If you were born in Lund or recruited by their forces at a young age, you were raised to honor and revere the town’s founders and heroes for the sacrifices they made for the greater good. You were taught that cowardice is contemptible, and duty comes before any single person. Death was no stranger to you, even at an early age. At the very least, you were taught to fight, and you were taught to bandage the wounded, and those skills have served you well.

Lund holds no prejudice against metahumans, magic, or most mutants. As long as you are willing to fight or help aid the fight, there is a place for you in Lund. Religion is another matter… If your religion includes pacifism, worship of dark entities, or other behavior that distracts from the fight or flouts the laws of Lund, then you will find no welcome in that town. Expect to be encouraged to leave, unless the council has a reason for wanting you there. The Meek, for example, are tolerated but kept well to the rear whenever they visit, and are VERY politely asked to leave within the hour that they are done trading or resting.

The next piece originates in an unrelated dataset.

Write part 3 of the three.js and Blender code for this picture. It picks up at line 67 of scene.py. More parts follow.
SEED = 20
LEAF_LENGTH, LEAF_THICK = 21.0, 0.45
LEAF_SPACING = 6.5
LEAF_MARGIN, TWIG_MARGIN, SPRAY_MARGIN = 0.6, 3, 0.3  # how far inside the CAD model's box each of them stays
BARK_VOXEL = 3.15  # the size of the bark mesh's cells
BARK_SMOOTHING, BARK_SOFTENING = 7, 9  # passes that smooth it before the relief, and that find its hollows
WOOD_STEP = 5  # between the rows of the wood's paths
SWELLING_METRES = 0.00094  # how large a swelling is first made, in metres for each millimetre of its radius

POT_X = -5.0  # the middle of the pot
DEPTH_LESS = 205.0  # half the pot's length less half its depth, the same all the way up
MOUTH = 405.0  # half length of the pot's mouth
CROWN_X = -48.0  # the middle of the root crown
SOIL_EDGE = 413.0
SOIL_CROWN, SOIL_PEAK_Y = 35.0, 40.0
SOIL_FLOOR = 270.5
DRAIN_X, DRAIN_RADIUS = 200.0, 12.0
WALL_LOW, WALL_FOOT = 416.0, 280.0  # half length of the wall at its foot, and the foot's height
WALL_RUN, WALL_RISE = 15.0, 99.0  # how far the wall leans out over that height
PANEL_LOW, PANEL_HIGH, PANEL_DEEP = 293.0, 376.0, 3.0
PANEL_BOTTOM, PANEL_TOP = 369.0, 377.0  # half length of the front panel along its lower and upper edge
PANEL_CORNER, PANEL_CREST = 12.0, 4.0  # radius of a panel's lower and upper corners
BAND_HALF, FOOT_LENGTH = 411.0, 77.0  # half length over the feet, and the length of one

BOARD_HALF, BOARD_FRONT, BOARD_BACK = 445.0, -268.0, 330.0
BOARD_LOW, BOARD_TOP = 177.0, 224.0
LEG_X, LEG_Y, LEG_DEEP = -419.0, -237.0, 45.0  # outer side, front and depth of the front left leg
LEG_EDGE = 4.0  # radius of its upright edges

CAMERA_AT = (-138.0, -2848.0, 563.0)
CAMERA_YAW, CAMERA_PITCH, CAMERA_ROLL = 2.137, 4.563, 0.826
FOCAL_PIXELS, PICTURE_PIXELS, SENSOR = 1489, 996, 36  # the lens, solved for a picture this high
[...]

Robots and other artificial beings are usually destroyed on sight in Lund. They’ve had to deal with too many marauding rusters, and drones corrupted by crater forces, to ever rest easily around artificial life.

Lund does not tolerate ghouls, who are in clear violation of the seventh law by their existence and continued life. Sane and well-behaved ghouls, or infected veterans of the wall MIGHT be escorted to the borders of Lund and told never to return, but most are killed on sight.

If you have allegiance with a corporation, then you will find your stay in Lund unpleasant and as short as possible. Lund does NOT like corporations. They’ve been through too much bad history with them to ever trust or accept any corporate force any time soon. With that said, the priority of Lund is making sure that the horrific forces of the crater are prevented from moving east. To that end, they’ve got no problem with temporary alliances with anyone who’ll fight. In the past, they’ve pulled joint ventures with Warhound and Hall-Mart, and will do so again if it’s the best way to achieve their goal. They also need some of the high-tech chemicals and medicines that only the corporations can provide, to fend off radiation, disease, and crop death, so they cannot sever ALL ties… They pay extremely high prices for the trade of these substances, often with material that they can ill-afford to sell. Still, the Lundsmen make it very clear that they will NEVER yield their independence to ANY corporation, ever again.

The flag of Lund is a blue star on a white field, commemorating the military ancestry of Lund. The town itself numbers about 8 thousand, give or take the activities of the crater, and new recruits shipped in from the holdings.